Certainly Mishra believes the future holds much more profound uses for her StorEBook technology:
“Five years from now, I hope that StorEBook will be a completely normal technology that kids and their parents use easily and often for reading books—including self-authored ones—using a multiplicity of fun and familiar voices, both for learning and for fun. My further hope is that StorEBook could evolve to be a useful tool that could be used by children with learning disorders.”
Listen for yourself
The following audio samples, taken from StorEBook's version of Goldilocks and the Three Bears, demonstrate the increased use of prominence to give expression to computer-generated speech.

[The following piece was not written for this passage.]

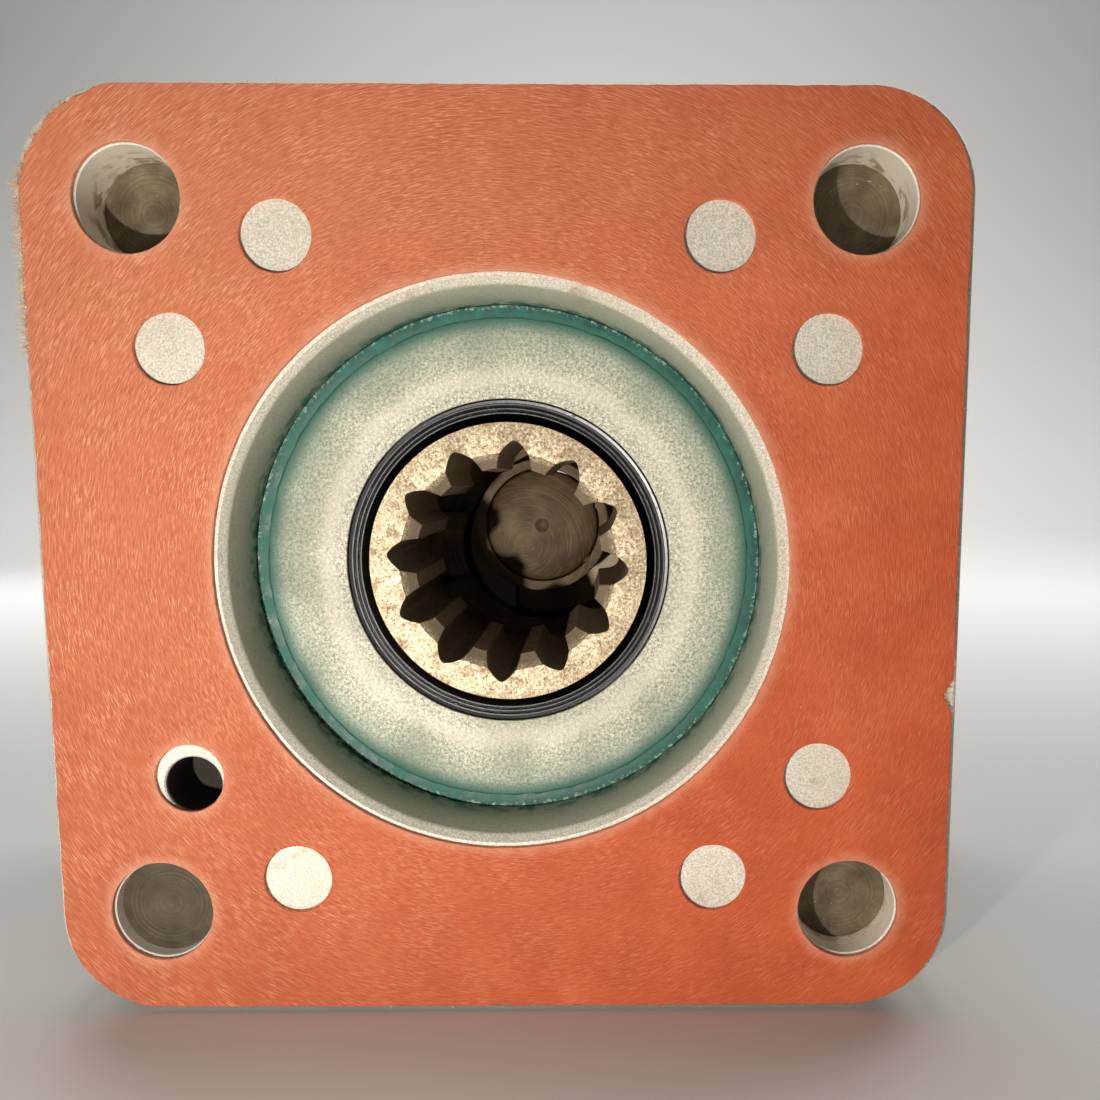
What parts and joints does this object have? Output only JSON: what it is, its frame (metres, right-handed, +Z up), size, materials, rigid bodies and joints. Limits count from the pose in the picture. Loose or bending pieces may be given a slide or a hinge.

Narrator voice: The bears return to their house.
Papa Bear: Why someone has been tasting my porridge.
Mama Bear: What? Let me see. Look! Someone has left a spoon in my porridge too.
About the researchers
Taniya Mishra is a Senior Member of Technical Staff at AT&T Research in the Speech Algorithms and Engines Research Department. Mishra completed her PhD in Computer Science from the OGI School of Science & Engineering at OHSU in 2008. Her thesis introduced a new algorithm for intonation analysis and applied it to text-to-speech synthesis. At AT&T Research, Mishra works on speech synthesis, voice-enabled search, prosody modeling, voice signatures and their application to speaker recognition, speech synthesis, and other speech technologies.
Mahnoosh Mehrabani received her Masters degree in Electrical Engineering from the University of Texas at Dallas in 2009, and is currently a PhD candidate. She has been a Research Assistant with the Center for Robust Speech Systems at the University of Texas at Dallas since 2007. Her broad research interests include speaker clustering and subspace modeling, speaking styles, prosodic features, speech synthesis, speech analysis, language and accent classification.